Social welfare was ensured by the church and the community; but little was
needed within the ethos of individualism, religion, and enterprise. A lack
of initiative and ambition were considered anti-social and anti-Christian
faults.
Not only is Carson on the right track concerning social welfare; but he has a
philosophical partner in Betsy DeVos, the Secretary of Education. She has no
patience for an educational system which offers no choice to ambitious families
who wish to escape the dysfunction of inner city schools; and even less for one
which displaces priorities for academic performance in favor of ‘self-esteem’
and ‘multiple intelligences’.
What is most bedeviling to her is current assumption that slower learners all
have cognitive disabilities which prevent them from performing at high levels of
achievement. Of course many children have problems which no amount of
educational care and handing can overcome; but to assume that emphasizing hard
work, persistence, and excellence discriminated against those few is, in her
opinion, misguided.
Just like Carson, DeVos prefers to identify, isolate, and assist those few
individuals who cannot do without external, government assistance; but not to
use ‘disability’ a cover for all children.
The goal of education is to drive children to the very edge of their
intellectual performance and grade them on their effort and achievement.
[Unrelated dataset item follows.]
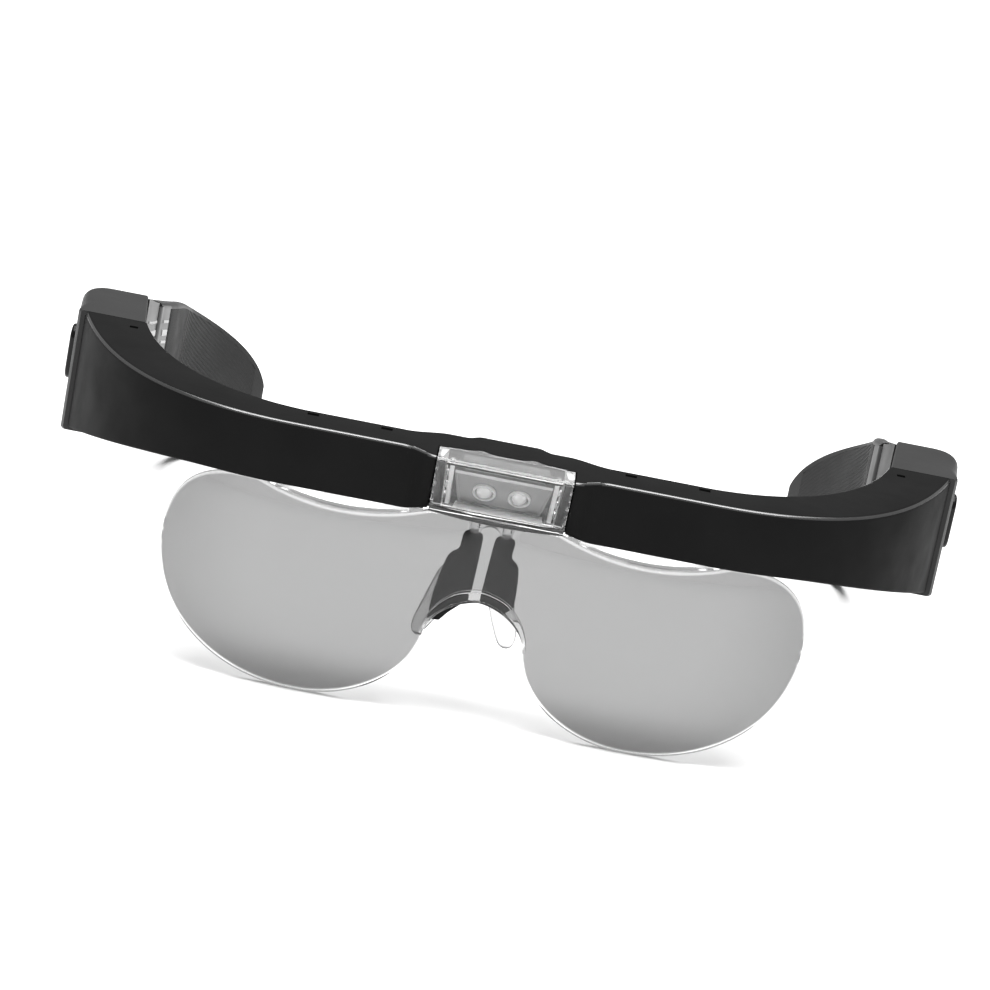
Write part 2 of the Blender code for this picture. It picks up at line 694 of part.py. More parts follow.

This
level of performance will follow the predictions of the Bell Curve; but every
point on that curve should represent maximum achievement.
Like Carson, DeVos has been vilified by the Left for ignoring the needs of
the less fortunate and for relying on a classic Republican work ethic rather
than a more inclusive, tolerant, and realistic program.
Like the case against Carson, nothing could be farther from the truth.
DeVos’ intention is to restore academic discipline, personal accountability, and
achievement for all while considering the needs of the special few.
The new Secretaries of Health and Human Services and Education are in
complete synch when it comes to social philosophy, and together represent the
best and most promising government ethical policies in the Trump Administration.